Lord Williams of Mostyn: The policy of mandatory closed visits for exceptional risk prisoners will be kept under review to ensure that it remains the appropriate response to the threat posed by such prisoners.
Lord Williams of Mostyn: In order to ensure that the Prison Service can accommodate the projected numbers safely, the Prison Service will be able to spend up to an extra £43 million during this year and next. This will create 290 new places on top of the existing building programme, and provide additional staffing and funding for regime activities to support the placing of an additional 1,830 prisoners in existing accommodation, 630 of whom are already being detained.
Total net lending to the private sector comprises loans (less repayments of principal) to the personal sector and companies. Table 9.4 of the UK National Accounts (Blue Book) uses the Classification of the Functions of Government (COFOG), as laid down in UN Statistical Paper M70 (1980). Thus series GTGG is net lending to the private sector, for education affairs and services only.
Lord McIntosh of Haringey: Sterling is affected by a range of domestic and external factors which are not within the direct control of the Government or the Bank of England. The appreciation of sterling since last August against other European currencies largely reflects the strength of the UK economy relative to the German and French economies, and also speculation about EMU.
Lord McIntosh of Haringey: In our manifesto we promised to make economic stability a priority and promote greater long-term investment. The Budget and the monetary framework we have put in place start to fulfil those promises. Pension funds should benefit over the long term from the improved company performance resulting from a strong and stable economy.
Lord McIntosh of Haringey: The giving of reasons for administrative decisions is good practice and is a principle to which we are committed in the Code of Practice on Access to Government Information. The forthcoming White Paper on Freedom of Information will address the question of whether, and how, this principle might feature in the proposed Freedom of Information Act.

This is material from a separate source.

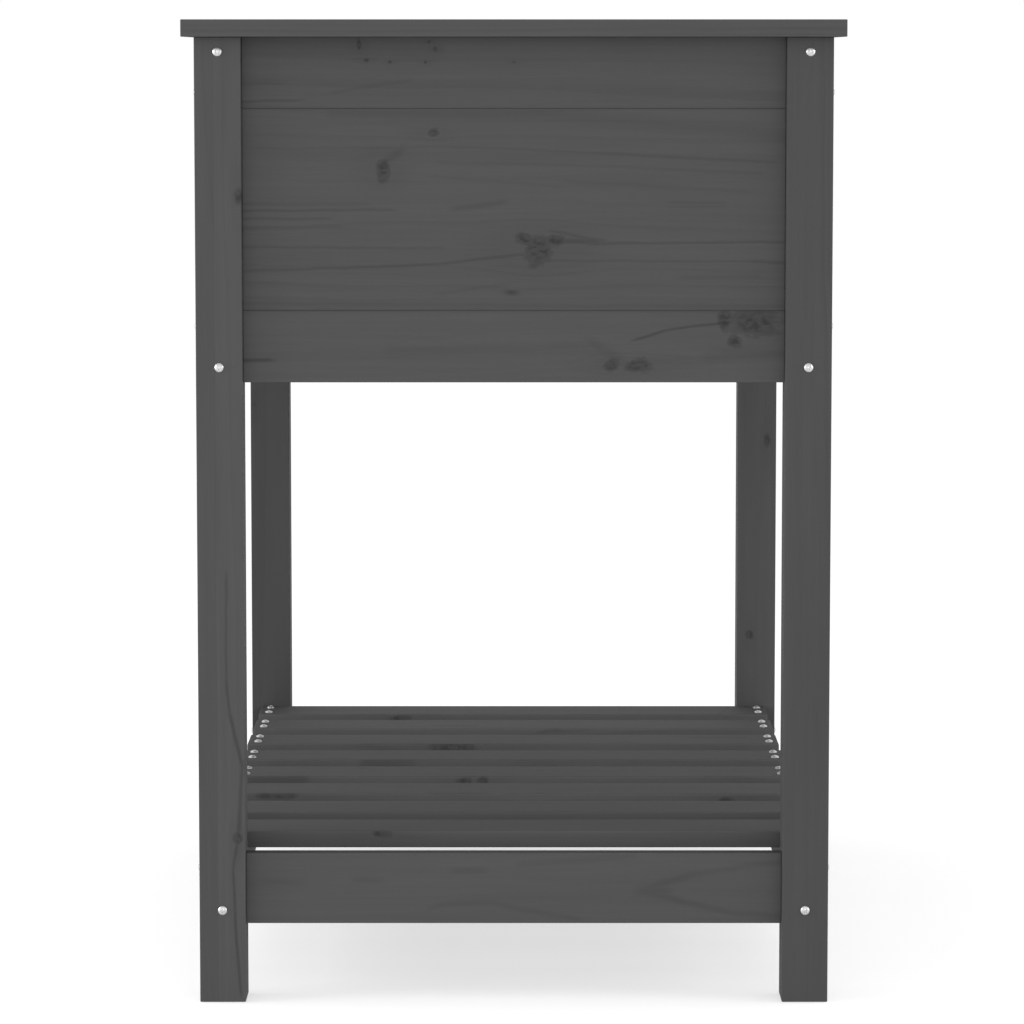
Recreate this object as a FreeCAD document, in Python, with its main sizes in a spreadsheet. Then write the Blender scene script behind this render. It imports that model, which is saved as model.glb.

Lord McIntosh of Haringey: The former Chancellor of the Duchy of Lancaster announced in November 1996 that a formal review of Crown Copyright was to be undertaken. Consultations with other interested parties are taking place and it is anticipated that a Green Paper on the subject will be issued later this year.
Reports of the proceedings of Parliament, Bills of Parliament and select committee reports are subject to parliamentary copyright protection and are therefore a matter for the two Houses. Parliamentary copyright is administered on behalf of the two Houses by Her Majesty's Stationery Office with the object of securing the widest dissemination of parliamentary copyright material consistent with the good name and dignity of Parliament.
The Parliamentary Secretary, Ministry of Agriculture, Fisheries and Food (Lord Donoughue): The changes which took place in the rendering industry, which are now believed to have led to the origin of the BSE epidemic, did not require explicit permission from the regulatory authorities. They were taken in good faith on the basis of scientific understanding at that time and we are not aware of any grounds for legal action in respect of action taken at that time.
Lord Donoughue: We are aware of the findings of research into the experience of pain by fish. It is clear from these that great care must be taken in attributing to fish sensations similar to those experienced by humans or other mammals. Nevertheless, those involved in angling are aware of the need to avoid unnecessary harm and minimise any stress caused to fish.